----- Task inputs

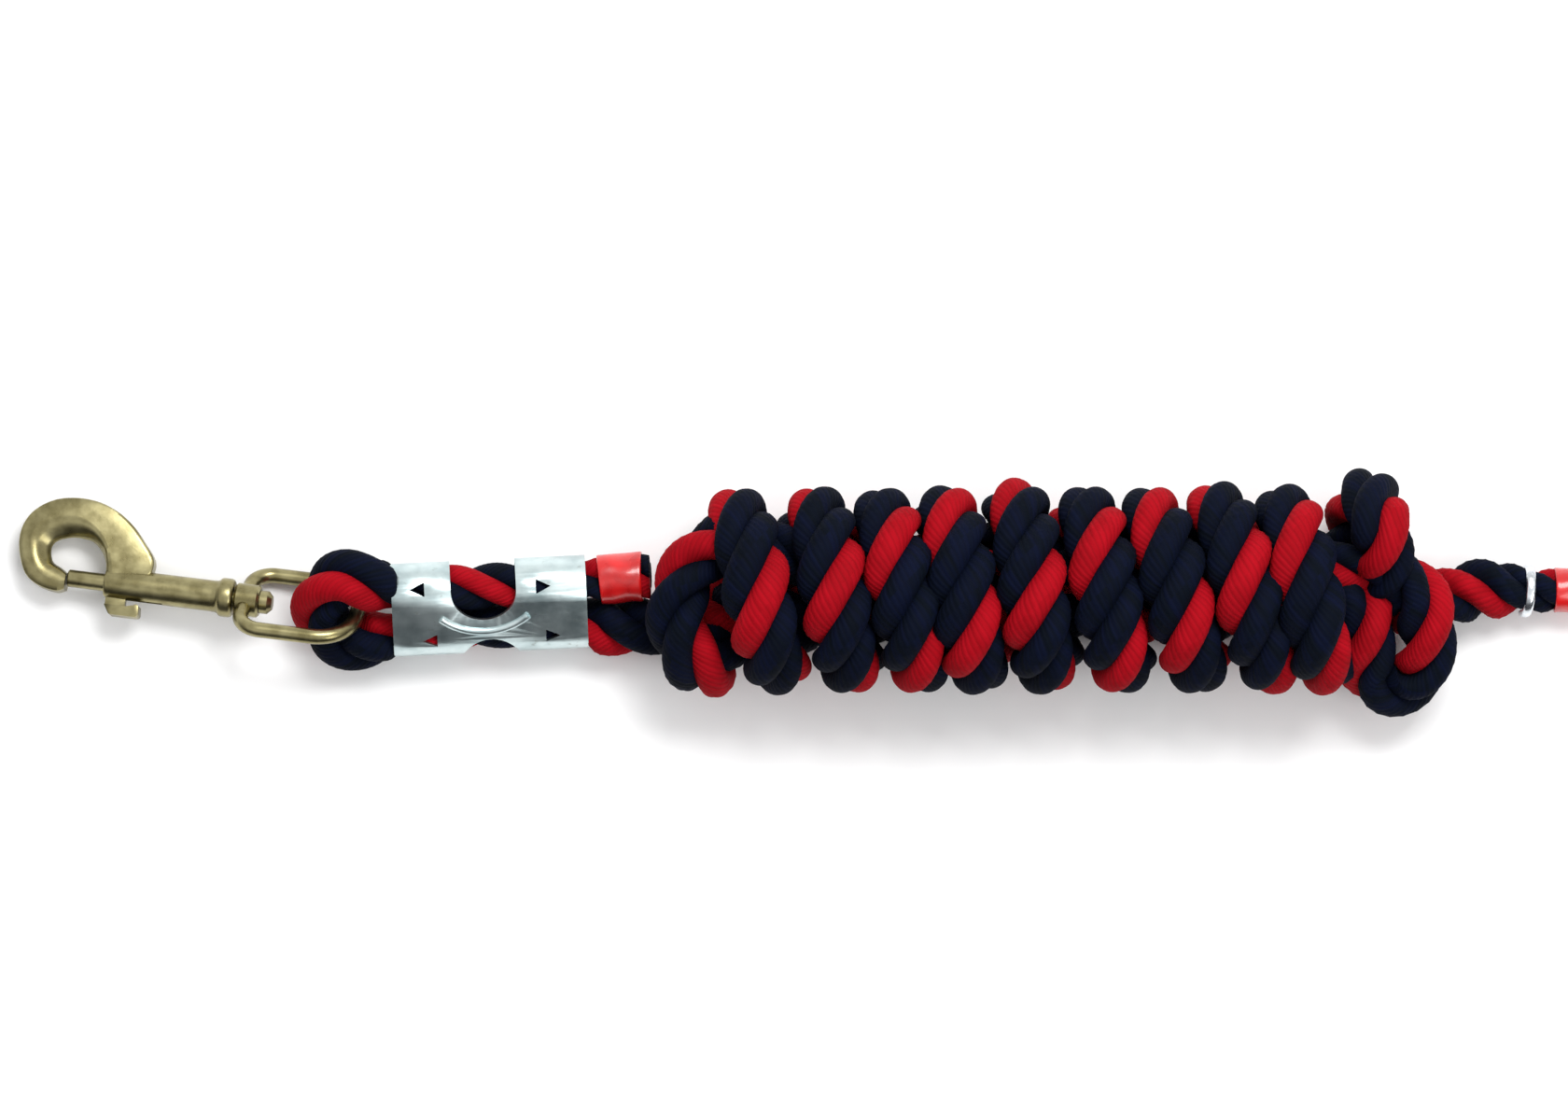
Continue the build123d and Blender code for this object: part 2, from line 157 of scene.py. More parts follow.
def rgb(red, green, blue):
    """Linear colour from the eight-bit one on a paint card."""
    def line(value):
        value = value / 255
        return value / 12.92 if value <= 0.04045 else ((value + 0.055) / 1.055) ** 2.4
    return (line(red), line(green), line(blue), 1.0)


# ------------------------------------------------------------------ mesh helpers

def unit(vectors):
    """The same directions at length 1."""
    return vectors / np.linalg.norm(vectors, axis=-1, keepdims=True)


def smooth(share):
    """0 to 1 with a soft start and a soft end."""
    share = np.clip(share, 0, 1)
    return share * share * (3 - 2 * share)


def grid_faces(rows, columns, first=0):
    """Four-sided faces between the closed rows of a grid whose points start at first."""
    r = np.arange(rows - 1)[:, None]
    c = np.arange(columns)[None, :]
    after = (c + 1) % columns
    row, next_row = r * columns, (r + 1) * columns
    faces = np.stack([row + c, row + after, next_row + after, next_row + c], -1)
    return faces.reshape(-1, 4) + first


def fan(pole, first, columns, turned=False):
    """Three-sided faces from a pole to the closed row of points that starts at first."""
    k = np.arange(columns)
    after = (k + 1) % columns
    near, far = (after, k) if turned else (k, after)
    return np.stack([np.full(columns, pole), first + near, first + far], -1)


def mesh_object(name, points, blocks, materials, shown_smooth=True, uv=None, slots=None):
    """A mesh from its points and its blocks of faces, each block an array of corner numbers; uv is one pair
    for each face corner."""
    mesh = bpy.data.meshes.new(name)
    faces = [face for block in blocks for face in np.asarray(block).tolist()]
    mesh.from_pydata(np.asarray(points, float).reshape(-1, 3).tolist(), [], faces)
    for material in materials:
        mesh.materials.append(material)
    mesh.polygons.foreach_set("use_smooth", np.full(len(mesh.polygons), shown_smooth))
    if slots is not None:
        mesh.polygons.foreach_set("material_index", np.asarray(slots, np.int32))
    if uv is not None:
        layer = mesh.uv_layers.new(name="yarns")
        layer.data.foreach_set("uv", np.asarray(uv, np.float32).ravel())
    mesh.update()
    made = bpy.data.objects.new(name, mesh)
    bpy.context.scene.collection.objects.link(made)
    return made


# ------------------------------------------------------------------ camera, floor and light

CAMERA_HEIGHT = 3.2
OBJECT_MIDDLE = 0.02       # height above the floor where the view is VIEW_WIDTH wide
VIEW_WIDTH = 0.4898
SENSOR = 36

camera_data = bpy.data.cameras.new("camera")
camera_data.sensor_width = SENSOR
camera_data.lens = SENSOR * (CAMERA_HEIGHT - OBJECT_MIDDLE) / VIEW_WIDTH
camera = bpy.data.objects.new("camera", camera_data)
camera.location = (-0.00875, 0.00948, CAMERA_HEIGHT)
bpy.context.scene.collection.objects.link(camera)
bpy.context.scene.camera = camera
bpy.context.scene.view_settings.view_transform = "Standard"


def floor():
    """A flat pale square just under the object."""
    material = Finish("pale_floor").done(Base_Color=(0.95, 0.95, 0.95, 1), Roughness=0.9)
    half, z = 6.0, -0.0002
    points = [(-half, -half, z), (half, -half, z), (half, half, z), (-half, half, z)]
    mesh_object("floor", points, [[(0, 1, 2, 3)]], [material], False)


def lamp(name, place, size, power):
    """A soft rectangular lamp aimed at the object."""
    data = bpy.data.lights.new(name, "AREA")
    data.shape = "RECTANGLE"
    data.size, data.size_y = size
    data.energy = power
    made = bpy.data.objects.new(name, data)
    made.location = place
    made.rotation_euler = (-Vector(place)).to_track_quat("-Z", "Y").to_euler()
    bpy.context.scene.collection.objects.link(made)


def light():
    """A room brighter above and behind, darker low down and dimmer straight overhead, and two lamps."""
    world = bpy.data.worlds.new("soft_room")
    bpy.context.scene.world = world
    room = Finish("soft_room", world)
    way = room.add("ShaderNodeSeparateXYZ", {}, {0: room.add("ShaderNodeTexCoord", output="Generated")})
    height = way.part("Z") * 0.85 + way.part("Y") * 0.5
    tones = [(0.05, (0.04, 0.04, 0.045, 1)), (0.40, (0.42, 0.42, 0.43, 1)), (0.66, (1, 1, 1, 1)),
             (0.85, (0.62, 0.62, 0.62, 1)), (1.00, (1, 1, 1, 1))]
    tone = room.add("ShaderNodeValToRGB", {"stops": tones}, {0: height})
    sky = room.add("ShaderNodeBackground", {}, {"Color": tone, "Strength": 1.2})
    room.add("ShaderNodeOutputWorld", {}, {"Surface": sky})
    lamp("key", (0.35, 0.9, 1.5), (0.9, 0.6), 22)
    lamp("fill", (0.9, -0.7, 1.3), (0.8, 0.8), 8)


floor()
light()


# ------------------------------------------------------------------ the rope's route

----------
----- Task inputs

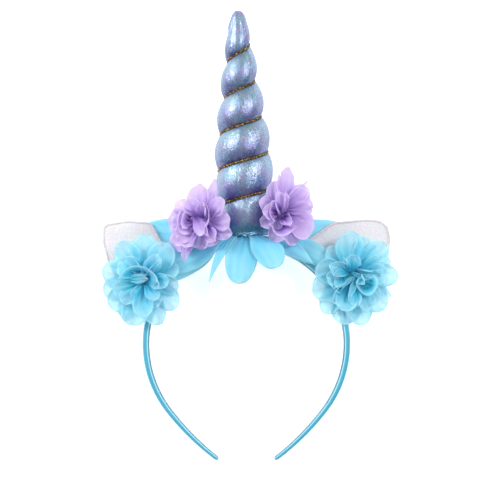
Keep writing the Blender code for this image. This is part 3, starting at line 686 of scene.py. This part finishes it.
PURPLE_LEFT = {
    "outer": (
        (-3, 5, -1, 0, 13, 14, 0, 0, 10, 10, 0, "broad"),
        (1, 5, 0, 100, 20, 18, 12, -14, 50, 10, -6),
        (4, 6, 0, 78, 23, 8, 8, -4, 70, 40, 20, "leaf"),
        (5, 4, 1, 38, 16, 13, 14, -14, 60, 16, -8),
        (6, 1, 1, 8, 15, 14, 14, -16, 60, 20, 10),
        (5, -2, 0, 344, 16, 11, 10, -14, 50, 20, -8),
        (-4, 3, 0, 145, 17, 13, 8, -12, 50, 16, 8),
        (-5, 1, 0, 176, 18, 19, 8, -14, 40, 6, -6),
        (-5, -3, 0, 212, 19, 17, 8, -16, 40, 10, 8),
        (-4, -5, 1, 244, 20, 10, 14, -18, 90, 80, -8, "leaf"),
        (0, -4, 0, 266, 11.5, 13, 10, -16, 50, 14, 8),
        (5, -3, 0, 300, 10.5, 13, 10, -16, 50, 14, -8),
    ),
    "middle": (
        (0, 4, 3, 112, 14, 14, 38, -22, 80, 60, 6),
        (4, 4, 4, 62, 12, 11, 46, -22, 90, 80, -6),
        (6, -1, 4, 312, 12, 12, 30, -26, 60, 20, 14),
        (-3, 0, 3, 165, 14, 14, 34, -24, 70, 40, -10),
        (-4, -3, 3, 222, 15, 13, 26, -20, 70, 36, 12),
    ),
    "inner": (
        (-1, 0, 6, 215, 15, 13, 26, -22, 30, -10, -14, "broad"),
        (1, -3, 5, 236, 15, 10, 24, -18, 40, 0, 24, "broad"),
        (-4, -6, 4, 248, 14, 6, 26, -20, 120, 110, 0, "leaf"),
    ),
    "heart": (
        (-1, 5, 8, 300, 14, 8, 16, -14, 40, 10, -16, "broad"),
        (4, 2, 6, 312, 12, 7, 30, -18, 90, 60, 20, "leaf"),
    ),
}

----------

Given problem
Return exactly the lines above from the line that has "Continue the build123d" through the line that has "return np.stack([np.full(columns, pole), first", inclusive, and nothing else.

Solution for this exercise
Continue the build123d and Blender code for this object: part 2, from line 157 of scene.py. More parts follow.
def rgb(red, green, blue):
    """Linear colour from the eight-bit one on a paint card."""
    def line(value):
        value = value / 255
        return value / 12.92 if value <= 0.04045 else ((value + 0.055) / 1.055) ** 2.4
    return (line(red), line(green), line(blue), 1.0)


# ------------------------------------------------------------------ mesh helpers

def unit(vectors):
    """The same directions at length 1."""
    return vectors / np.linalg.norm(vectors, axis=-1, keepdims=True)


def smooth(share):
    """0 to 1 with a soft start and a soft end."""
    share = np.clip(share, 0, 1)
    return share * share * (3 - 2 * share)


def grid_faces(rows, columns, first=0):
    """Four-sided faces between the closed rows of a grid whose points start at first."""
    r = np.arange(rows - 1)[:, None]
    c = np.arange(columns)[None, :]
    after = (c + 1) % columns
    row, next_row = r * columns, (r + 1) * columns
    faces = np.stack([row + c, row + after, next_row + after, next_row + c], -1)
    return faces.reshape(-1, 4) + first


def fan(pole, first, columns, turned=False):
    """Three-sided faces from a pole to the closed row of points that starts at first."""
    k = np.arange(columns)
    after = (k + 1) % columns
    near, far = (after, k) if turned else (k, after)
    return np.stack([np.full(columns, pole), first + near, first + far], -1)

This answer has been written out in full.